A proximidade ao biografado, tão boa para o texto, não surtiu o mesmo efeito no biógrafo. Desde a morte de Ricardo, Chico continua se correspondendo com muitos dos amigos e também com Vânia, com quem conversa todos os dias. A relação extrapolou o profissional. "Não sei dizer o quanto isso afetou a minha saúde mental, mas sei que mexeu comigo. Acho que a única coisa que preciso ter em relação a isso é honestidade. Reconhecer que eu não era que nem ele, não vivi o que ele viveu. Então, por mais que afete, não dá pra dizer que eu sei o que ele passou.

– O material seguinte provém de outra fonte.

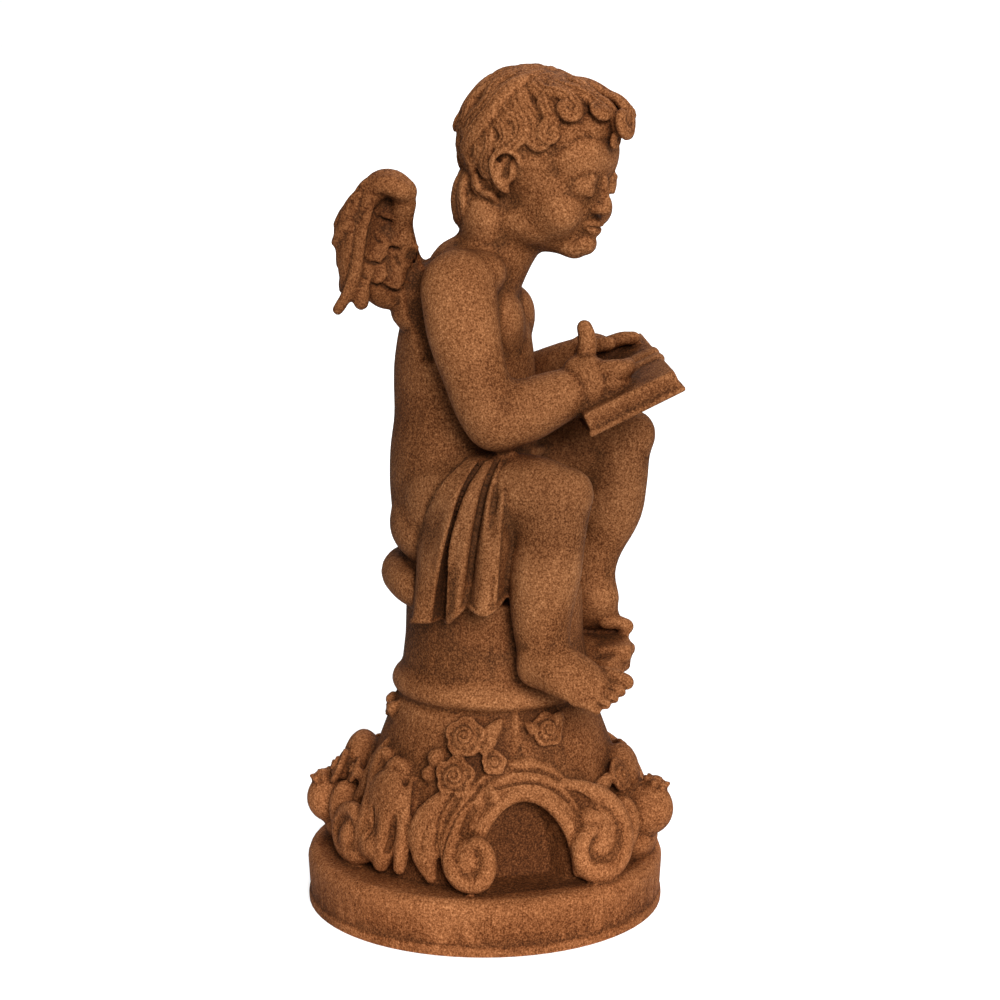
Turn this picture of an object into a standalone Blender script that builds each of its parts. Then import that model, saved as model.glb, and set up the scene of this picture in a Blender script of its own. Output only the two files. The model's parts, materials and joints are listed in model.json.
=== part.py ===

Essa é minha grande crise de viver essas histórias."

LEIA TAMBÉM: Gabriela Loran, primeira atriz trans da Malhação, fala sobre transição de gênero e preconceito

A morte de Ricardo também mexeu muito com Isabel Dias, mãe de Chico, que acompanhou o autor em boa parte da apuração para a conclusão do livro – inclusive nas idas para Araraquara, cidade natal de Ricardo, e Paris. "A matéria do Buzzfeed termina dizendo que, até então, ela nunca tinha contado pra ele, mas ela também se tratava no HC e, às vezes, saia do médico dela e atravessava o hospital para visitá-lo." Chico lembra que eles se davam muito bem e que o baque foi realmente grande. A morte de Ricardo trouxe à tona para ela, portadora de uma doença raríssima no coração, a inevitabilidade do fim da vida. "Depois de mais de um ano, sessões de análise e consultas no psiquiatra, o que curou mesmo foi ter adotado um cachorro", conta Chico, sorrindo. Cachorro este que estará na capa do próximo livro de Isabel, que Chico editou, sobre como o resgate do bichinho, na verdade, a resgatou da depressão.

Chico, Isabel, Vânia e muitas outras pessoas vão se reunir no dia 21 de fevereiro, uma quinta-feira, no Cabaret da Cecilia, em São Paulo, e no dia 22, sexta, no Buraco da Lacraia, no Rio, para o lançamento oficial do livro. É a primeira vez em muito tempo que Vânia virá ao Brasil. "Ela sempre manteve contato com a família, que sabia da transição, mas não que ela trabalhava com sexo. Ela está muito animada, é uma show-woman. E acho que está animada também por essa segunda saída do armário. Ser prostituta é ainda mais estigmatizado do que ser trans", completa Chico.